A cereja no bolo: para a candidatura, em 2007, o Brasil prometeu que o dinheiro investido nessas obras faraônicas viria, todo, da iniciativa privada. Para a alegria minha, sua e de todos os contribuintes do país, 97% das obras são financiadas pelo Estado (entenda-se: meu bolso, seu bolso)!

Porém, amáveis leitores e leitoras, o real custo, por trás disso tudo, não pode ser aferido em cifras bancárias e cálculos simples. O exemplo figurativo que utilizei (investimentos na Copa) apenas ilustram uma realidade ainda pior. A má gestão do dinheiro público, em detrimento de áreas que requerem uma maior atenção, maior urgência. Saúde e educação, a meu ver, são as principais, e não é de hoje que vêm sendo tratadas como assunto secundário em nossa sociedade.

Um absurdo que li dia desses: os vereadores de Juazeiro, no Ceará, no intuito de reduzir os gastos municipais, aprovaram projeto de lei que reduz em até 40% o salário dos professores ligados à rede pública de ensino da cidade. Trocando em miúdos, pensaram eles: se precisamos cortar custos, o melhor a fazer é penalizar os professores, diminuindo seus salários, até porque quem exerce o magistério tem de fazer isso por amor! Caros, o mais ridículo e incongruente dessa história toda é que em junho do ano passado, essa mesma Câmara aprovou um aumento salarial de 100% aos membros dos poderes legislativo e executivo do município.
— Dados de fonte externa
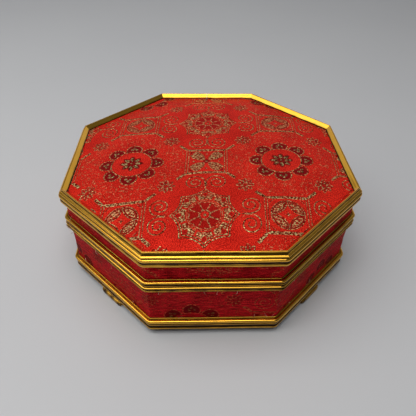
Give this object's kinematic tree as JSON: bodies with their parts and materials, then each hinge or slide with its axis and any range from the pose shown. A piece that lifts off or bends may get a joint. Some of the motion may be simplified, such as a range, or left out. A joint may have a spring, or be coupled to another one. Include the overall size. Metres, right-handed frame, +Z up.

O choro da professora na imagem acima parte do desespero, fruto da total falta de perspectiva e segurança à qual sua profissão está relegada, bem como a própria lógica da importância da educação no país. O tapa na cara que recebeu não pode sequer ser dimensionado em palavras, mas representa um quadro, sob todos os aspectos, aterrador: a valorização do professor é inversamente proporcional ao investimento governamental em estádios modernos, ao estilo europeu. Ou seja, intentamos copiar dos gringos a tecnologia das arenas futebolísticas, mas quando se fala em educação, a adoção de boas práticas não passa do discurso.

Infelizmente, o luxo do descaso com o ensino público não é privilégio apenas dos cidadãos de Juazeiro.

Estive, dia desses, na fila do banco durante um bom tempo (mais do que gostaria, inclusive), e não pude deixar de ouvir a conversa entre duas simpáticas senhoras ao meu lado. "Está vendo como o governo investe nas escolas? Meu neto anda, agora, com um computador que o governo deu!". De imediato, lembrei-me do caso contado por um amigo, também professor, sobre alguns alunos seus (não muito chegados a frequentar aulas) terem se juntado pra montar uma lan house com os tais notebooks (são tablets híbridos, me parece, distribuídos pelo Governo de Pernambuco) que haviam recebido da escola. Resumo desta ópera risível e decepcionante: comprar aparelhos eletrônicos é muito fácil, bem como sair distribuindo entre os alunos; "difícil" (intencionalmente entre aspas, porque só é difícil para aqueles que possuem um nível de mau caratismo acima da média) é investir na real inclusão digital das escolas públicas do país.

Ou só o aparelho poderia ser responsável por uma revolução educacional? A mesma pergunta, estendo para os estádios da Copa. Há quem defenda  que estas obras, e a realização da copa, poderão fazer uma revolução desenvolvimentista no país (estádios modernos, aeroportos modernos, novas vagas de emprego, melhorias urbanas, etc, etc.). Mas, só pelo fato de termos novos estádios, temos garantias de que nos tornaremos mais desenvolvidos? O elefante branco chamado Estádio Olímpico João Havelange não ensinou nada a ninguém? Construído a não mais que 6 anos atrás, está fechado, sem condições estruturais para receber os jogos dos times cariocas. E o dinheiro injetado nele foi público!

Da lan house dos alunos às arenas luxuosas construídas para a Copa do Mundo, uma ponte se constrói, cimentada pela cara de pau dos gestores públicos. O estádio moderno, o notebook/tablet super tecnológico, são meros objetos de fetiche, instrumentos sabiamente utilizados pelos gestores públicos pra esfregar na cara do contribuinte que "nós estamos fazendo ótimo uso do seu dinheiro!"; "Olha o que eu comprei/fiz pra você!". E o que muito me admira são os aplausos da plateia a esse tipo de iniciativa.

Enquanto a bola rola no gramado, e os estádios ficam lotados, um futuro muito mais importante e urgente vai se deteriorando, entre escolas depredadas e professores mal pagos e desvalorizados: o de nossos filhos.